Here it's the core script:

nice -n 15 tar -czvf $BKP $PATH_BKP/*.* \
| xargs -I '{}' sh -c "test -f '{}' && md5sum '{}'" \
| tee $MD5
scp -l 80000 $BKP $SCP_BKP
scp $MD5 $SCP_BKP

This routine got CPU at 90% at gzip routine, slowing down the production server. I tried to add a nice -n 15 but server still hangs.

I've already read 1 but the conversation didn't help me.

What is the best approach to solve this issue ? I am open to new architectures/solutions :)

Josir
  • 143
  • 1
  • 5

3 Answers3

5

If you use nice, you change the priority, but this will have a noticeable impact only if the CPU is close to 100% usage.

The server becomes slow, in your case, not because of the CPU usage, but because of the I/O on the storage. Use ionice to change the I/O priority and keep the nice for CPU priority.

Mircea Vutcovici
  • 17,619
  • 4
  • 56
  • 83
  • Thanks for replying Mircea. But when I issue a top, gzip is at 95% CPU. Is this not a measure that the problem is on CPU ? How can I measure the IO ? – Josir Jun 29 '12 at 19:21
  • Which CPU do you use ? – Spacedust Jun 29 '12 at 20:35
  • It's kvm/qemu virtual machine. The host is an XEON 8 cores but the guest VM has just one core available. The machine is very fast. With 50 active users, the CPU never get 10%. The only exception is the damn gzip :( – Josir Jun 29 '12 at 21:01
  • For I/O usage you can use: vmstat, iostat, dstat. I prefer dstat: `dstat -tam --top-io 10` – Mircea Vutcovici Jun 30 '12 at 02:25
  • If you have kvm the information reported by the top and other similar utilities could be inaccurate especially if you are overcommiting the host CPU. I would also investigate the problem from the host server. – Mircea Vutcovici Jun 30 '12 at 02:27
  • It was an IO problem! I solved the problem using a faster disk/controller. – Josir Jul 24 '12 at 22:59
  • Thank you for the feed back. I am glad that you found the problem. – Mircea Vutcovici Jul 25 '12 at 01:33
1

You could try using chrt to change the scheduling policy of the tar program to SCHED_BATCH.

As per the man page sched_setscheduler(2)

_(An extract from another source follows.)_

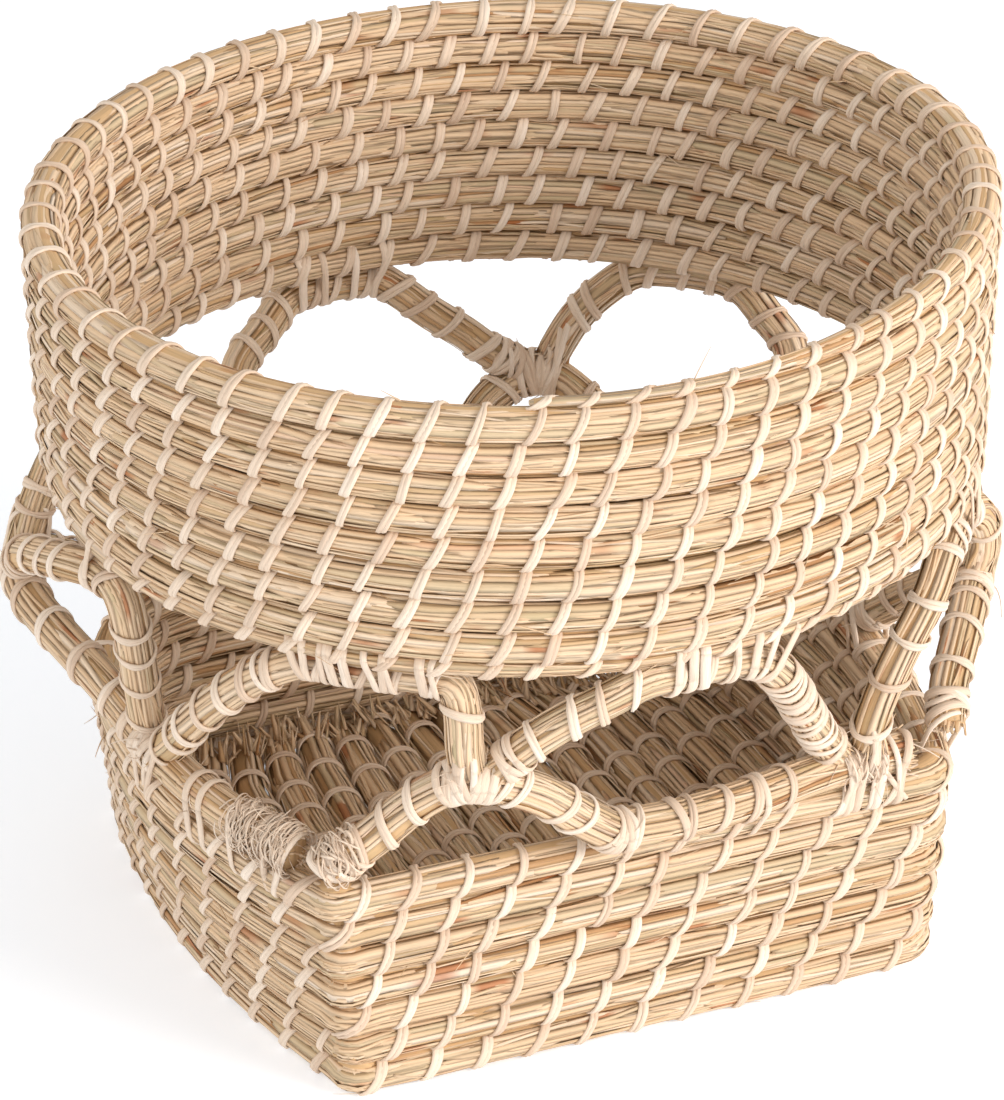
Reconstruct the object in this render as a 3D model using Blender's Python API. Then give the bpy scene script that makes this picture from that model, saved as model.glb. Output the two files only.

SCHED_BATCH: Scheduling batch processes (Since Linux 2.6.16.) SCHED_BATCH can only be used at static priority 0. This policy is similar to SCHED_OTHER in that it schedules the process according to its dynamic priority (based on the nice value). The difference is that this policy will cause the scheduler to always assume that the process is CPU-intensive. Consequently, the scheduler will apply a small scheduling penalty with respect to wakeup behaviour, so that this process is mildly disfavored in scheduling decisions.

   This policy is useful for workloads that are noninteractive, but do not
   want to lower their nice value, and for workloads that want a determin‐
   istic scheduling policy without interactivity causing extra preemptions
   (between the workload's tasks).

If your still out of luck you could try SCHED_IDLE instead. This would make this program only wake up if there is nothing else to run.

This changes the tar line to this for batch:

nice -n 15 chrt -b tar -czvf $BKP $PATH_BKP/*.* \
Matthew Ife
  • 23,357
  • 3
  • 55
  • 72
  • Thanks Mlfe. It seems interesting. But the server is always running something. Is it possible that tar/gzip never wake up and routine keeps running "ad eternum" ? – Josir Jun 29 '12 at 19:41
  • If your CPU averages are < 100% at a given interval. The server is not always running something, so I wouldnt worry about that. – Matthew Ife Jun 29 '12 at 19:43
  • I tried chrt but it didn't change the slowness. But I learned another Linux architecture detail. Thanks anyway. – Josir Jul 24 '12 at 23:01
0

Have you tried using pigz instead of gzip?

sybreon
  • 7,405
  • 1
  • 21
  • 20